“The story…represented for thousands of years…in my own personal way”
“Students in my Literary Traditions sections,” Professor Jennie-Rebecca Falcetta writes, “may create an original work of art that interprets a text we read.” Like Penelope weaving a shroud for Odysseus’s father, Caroline Fortin depicted Homer’s Hades in the singular needlepoint above.
Caroline Fortin explains:
Homer’s depiction of the underworld in The Odyssey is . . . fascinating and descriptive, culturally accepted as the archetypal vision of the ancient afterlife. In my own interpretation, I have chosen to represent the underworld through the traditional craft of needlepoint.
At first look, there is a disparity between this soft, traditionally feminine medium and the idea of what is essentially hell. With my project and medium I wanted. . . viewers to reconsider what they might, at first, see as a deep dark realm, something to be feared.
In today’s culture, we tend to view the afterlife as an unknown, or something to be apprehended. In ancient Greek culture, however, the afterlife was seen as a familiar place; it was, essentially, just a step into the next life. For this reason, many heroes in mythology are challenged to contact the dead, or even to venture into the underworld itself. It is for this reason as well that Odysseus was able to make his brave journey into the realm of the dead, for though some aspects came as a shock, he could somewhat expect what was to come.
I wanted to portray that cultural familiarity through my work of needlepoint. Though the images depicted may be frightening or off-putting at first glance, the scene of the afterlife is something that need not necessarily be feared. Through the use of a traditional, somewhat “comforting” medium, I wanted to challenge the viewer to see this scene as something that can be considering normal, and even comforting.
Most conceptions of embroidery are of a grandmother writing down an age-old quote, or depicting a scene that would be meaningful to the family. I do both here in a slightly untraditional way; I used embroidery to portray a scene meaningful to a culture and a people, and I physically depicted a story for anyone who walks by to see.
One of my biggest takeaways from this project is the appreciation for The Odyssey that I gained. I will admit that I hated The Odyssey— reading it in high school and again in college was, at first, a massive chore. But spending so much quality time with the text and picking and choosing what elements would be important to represent really made me appreciate and recognize the beautiful and complex world building within the story.
I also gained an appreciation for storytelling in that era; the names and characters to be memorized even within just Book XI (“The Kingdom of the Dead”) are numerous and complicated, and I became downright impressed with the skills of bards and poets of the day.
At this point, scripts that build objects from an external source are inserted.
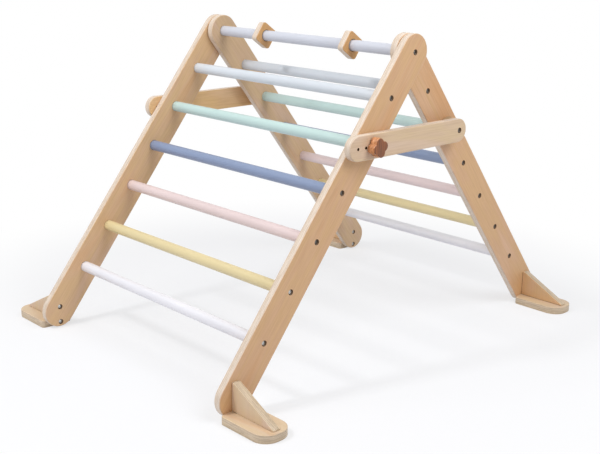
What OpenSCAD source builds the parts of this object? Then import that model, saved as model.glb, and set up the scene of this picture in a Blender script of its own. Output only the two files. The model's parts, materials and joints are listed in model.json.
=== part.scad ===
// Folding climbing triangle: two rung ladders hinged on a shared top rung.
// The row frame has X along the rungs, the front ladder towards -Y and the floor at z = 0.
// The origin lies on the floor, midway between the four feet.

/* [Ladders] */
// Width over the outer faces of the front rails
frame_w = 674; // [600:1:760]
// Length of a rail from round end to round end
rail_len = 891; // [870:1:960]
// Width of a rail
rail_w = 79; // [68:1:82]
// Thickness of the plywood
ply_t = 18; // [15:1:21]
// Angle between the ladders when the triangle stands open
open_angle = 76; // [66:1:80]
// Height of the rail ends above the floor
rail_lift = 1.5; // [1:0.5:6]
// Rounding of the long edges of the rails and braces
edge_r = 2.5; // [1:0.5:4]

/* [Rungs] */
// Rungs on each ladder below the top rung
rung_count = 6; // [4:1:6]
// Distance between rungs along a ladder, from the top rung down
rung_pitch = 115; // [105:1:120]
// Diameter of every rung
rung_d = 25; // [22:1:30]
// Depth of the sockets that hold the rung ends
socket_depth = 10; // [7:1:11]
// Chamfer round the end of a rung
rung_chamfer = 1; // [0.5:0.1:2]

/* [Top rung] */
// Clear distance between the two ramp stops
stop_gap = 274; // [220:2:320]
// Side of a ramp stop's square
stop_size = 50; // [46:1:60]
// Radius of a ramp stop's corners
stop_corner_r = 8; // [4:1:12]
// Angle that a ramp stop's corner stands above the level
stop_turn = 10; // [0:1:20]
// Chamfer round a ramp stop's hole
stop_chamfer = 1.5; // [0.5:0.5:3]
// Rounding of the edges of the ramp stops, feet and spacers
small_edge_r = 1.5; // [0.5:0.5:3]

/* [Fold hinge] */
// Thickness of the washers between the front and rear rails
hinge_washer_t = 1; // [0.8:0.1:2]
// Outer diameter of the hinge washers
hinge_washer_d = 42; // [36:1:50]

/* [Braces] */
// Rung, counted down from the top one, that the braces join
brace_rung = 2; // [2:1:3]
// Width of a brace
brace_w = 53; // [44:1:60]
// Distance from a brace's end hole to its round end
brace_end = 24; // [20:0.5:28]
// Number of holes in the row at a brace's front end
brace_holes = 3; // [2:1:4]
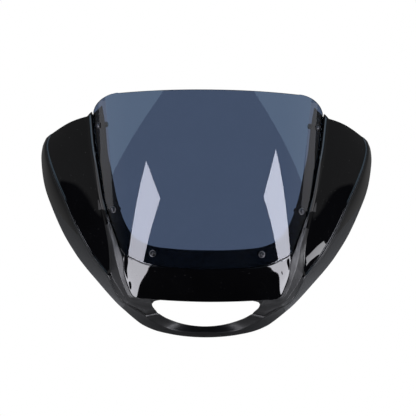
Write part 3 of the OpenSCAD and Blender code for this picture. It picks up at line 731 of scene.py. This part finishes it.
def buildShell():
    front, at = refineRows(outer)
    back, _ = refineRows(innerFace())
    rows, cols = front.shape[:2]
    last, side = rows - 1, cols - 1
    holeTop, holeLow = at[rowFore], at[rowBand]
    wall = shell["wall"]
    # Round the outside edge: both faces stop short of it and a half round joins them
    border, inward = borderCells(last, side)
    edgeA, edgeB = (np.array([pullIn(g, c, n, shell["edgeInset"]) for c, n in zip(border, inward)])
                    for g in (front, back))
    outward = unit(np.array([front[c] - front[n] + back[c] - back[n] for c, n in zip(border, inward)]))
    for c, a, b in zip(border, edgeA, edgeB):
        front[c], back[c] = a, b
    # The headlight opening: a rounded lip, a turned-back flange and its rounded end
    loop = loopCells(holeTop, holeLow)
    lip = np.array([front[c] for c in loop])
    ends = flangeEnd(loop, holeTop, lip)
    away = loopAway(lip, ends, 3)
    start = []
    for (i, j), p in zip(loop, lip):
        n = front[i + (1 if i == holeLow else -1 if i == holeTop else 0),
                  j + (1 if j == lastSide else -1 if j == sideCol else 0)]
        start.append(mix(p, n, min(shell["openingRadius"] / np.linalg.norm(n - p), shell["edgeRoom"])))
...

Through the hours I spent listening to music and meditating on this scene while working, I thought about song and story as entertainment both then and now, and how the nature of humanity has not changed much. Both in our curiosity about the world and the way we choose to interpret, share, and bask in it, people have always had a unique way of envisioning the world around us, and the wonderment and community of humanity seems timeless.
I found comfort in the fact that I was representing the very same story that people have represented for thousands of years, but in my own personal way.